**What you have to do:** Up to and including the line containing "return outer, edge, eased(inside)", please reproduce the lines of the listing below, starting from the top.

**Dataset content:**
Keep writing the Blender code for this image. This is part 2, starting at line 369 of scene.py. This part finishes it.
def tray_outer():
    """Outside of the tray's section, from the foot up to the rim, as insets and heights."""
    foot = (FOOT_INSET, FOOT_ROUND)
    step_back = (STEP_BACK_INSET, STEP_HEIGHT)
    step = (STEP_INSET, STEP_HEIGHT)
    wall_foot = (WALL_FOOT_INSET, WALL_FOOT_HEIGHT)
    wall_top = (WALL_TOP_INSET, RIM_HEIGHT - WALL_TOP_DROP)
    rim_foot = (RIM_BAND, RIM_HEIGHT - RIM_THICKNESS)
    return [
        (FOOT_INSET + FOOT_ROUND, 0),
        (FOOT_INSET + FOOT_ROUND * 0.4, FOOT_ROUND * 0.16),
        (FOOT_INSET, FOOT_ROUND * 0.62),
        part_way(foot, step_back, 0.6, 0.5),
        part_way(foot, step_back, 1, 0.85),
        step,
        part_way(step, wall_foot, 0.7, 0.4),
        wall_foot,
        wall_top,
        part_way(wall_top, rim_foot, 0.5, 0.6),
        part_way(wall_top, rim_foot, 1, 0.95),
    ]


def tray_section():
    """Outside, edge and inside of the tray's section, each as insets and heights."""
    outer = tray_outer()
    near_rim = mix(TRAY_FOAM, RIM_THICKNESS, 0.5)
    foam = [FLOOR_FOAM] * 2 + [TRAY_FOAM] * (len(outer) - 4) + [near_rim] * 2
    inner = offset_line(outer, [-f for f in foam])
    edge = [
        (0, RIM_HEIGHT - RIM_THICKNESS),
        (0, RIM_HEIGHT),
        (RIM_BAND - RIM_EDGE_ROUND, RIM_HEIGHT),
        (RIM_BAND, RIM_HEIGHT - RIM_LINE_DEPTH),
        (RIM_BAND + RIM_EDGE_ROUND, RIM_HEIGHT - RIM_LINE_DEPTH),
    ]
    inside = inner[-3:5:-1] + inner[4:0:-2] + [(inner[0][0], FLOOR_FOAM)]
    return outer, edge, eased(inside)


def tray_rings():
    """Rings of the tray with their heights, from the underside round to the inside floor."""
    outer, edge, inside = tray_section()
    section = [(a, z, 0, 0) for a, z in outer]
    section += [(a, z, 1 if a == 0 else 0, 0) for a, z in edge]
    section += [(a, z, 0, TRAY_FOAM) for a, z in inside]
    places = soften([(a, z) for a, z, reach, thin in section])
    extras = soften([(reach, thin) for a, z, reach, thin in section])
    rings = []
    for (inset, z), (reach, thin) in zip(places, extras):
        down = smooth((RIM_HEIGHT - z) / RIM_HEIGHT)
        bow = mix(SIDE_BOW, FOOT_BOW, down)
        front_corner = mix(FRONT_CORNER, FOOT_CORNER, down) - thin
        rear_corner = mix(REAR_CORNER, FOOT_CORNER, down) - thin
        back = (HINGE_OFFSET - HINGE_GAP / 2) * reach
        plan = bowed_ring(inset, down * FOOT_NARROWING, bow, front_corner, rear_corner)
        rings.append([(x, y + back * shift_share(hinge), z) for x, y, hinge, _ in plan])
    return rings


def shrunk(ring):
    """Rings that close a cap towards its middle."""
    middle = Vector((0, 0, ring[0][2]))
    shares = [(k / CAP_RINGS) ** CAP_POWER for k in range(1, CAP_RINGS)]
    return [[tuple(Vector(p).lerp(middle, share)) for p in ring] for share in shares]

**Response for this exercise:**
Keep writing the Blender code for this image. This is part 2, starting at line 369 of scene.py. This part finishes it.
def tray_outer():
    """Outside of the tray's section, from the foot up to the rim, as insets and heights."""
    foot = (FOOT_INSET, FOOT_ROUND)
    step_back = (STEP_BACK_INSET, STEP_HEIGHT)
    step = (STEP_INSET, STEP_HEIGHT)
    wall_foot = (WALL_FOOT_INSET, WALL_FOOT_HEIGHT)
    wall_top = (WALL_TOP_INSET, RIM_HEIGHT - WALL_TOP_DROP)
    rim_foot = (RIM_BAND, RIM_HEIGHT - RIM_THICKNESS)
    return [
        (FOOT_INSET + FOOT_ROUND, 0),
        (FOOT_INSET + FOOT_ROUND * 0.4, FOOT_ROUND * 0.16),
        (FOOT_INSET, FOOT_ROUND * 0.62),
        part_way(foot, step_back, 0.6, 0.5),
        part_way(foot, step_back, 1, 0.85),
        step,
        part_way(step, wall_foot, 0.7, 0.4),
        wall_foot,
        wall_top,
        part_way(wall_top, rim_foot, 0.5, 0.6),
        part_way(wall_top, rim_foot, 1, 0.95),
    ]


def tray_section():
    """Outside, edge and inside of the tray's section, each as insets and heights."""
    outer = tray_outer()
    near_rim = mix(TRAY_FOAM, RIM_THICKNESS, 0.5)
    foam = [FLOOR_FOAM] * 2 + [TRAY_FOAM] * (len(outer) - 4) + [near_rim] * 2
    inner = offset_line(outer, [-f for f in foam])
    edge = [
        (0, RIM_HEIGHT - RIM_THICKNESS),
        (0, RIM_HEIGHT),
        (RIM_BAND - RIM_EDGE_ROUND, RIM_HEIGHT),
        (RIM_BAND, RIM_HEIGHT - RIM_LINE_DEPTH),
        (RIM_BAND + RIM_EDGE_ROUND, RIM_HEIGHT - RIM_LINE_DEPTH),
    ]
    inside = inner[-3:5:-1] + inner[4:0:-2] + [(inner[0][0], FLOOR_FOAM)]
    return outer, edge, eased(inside)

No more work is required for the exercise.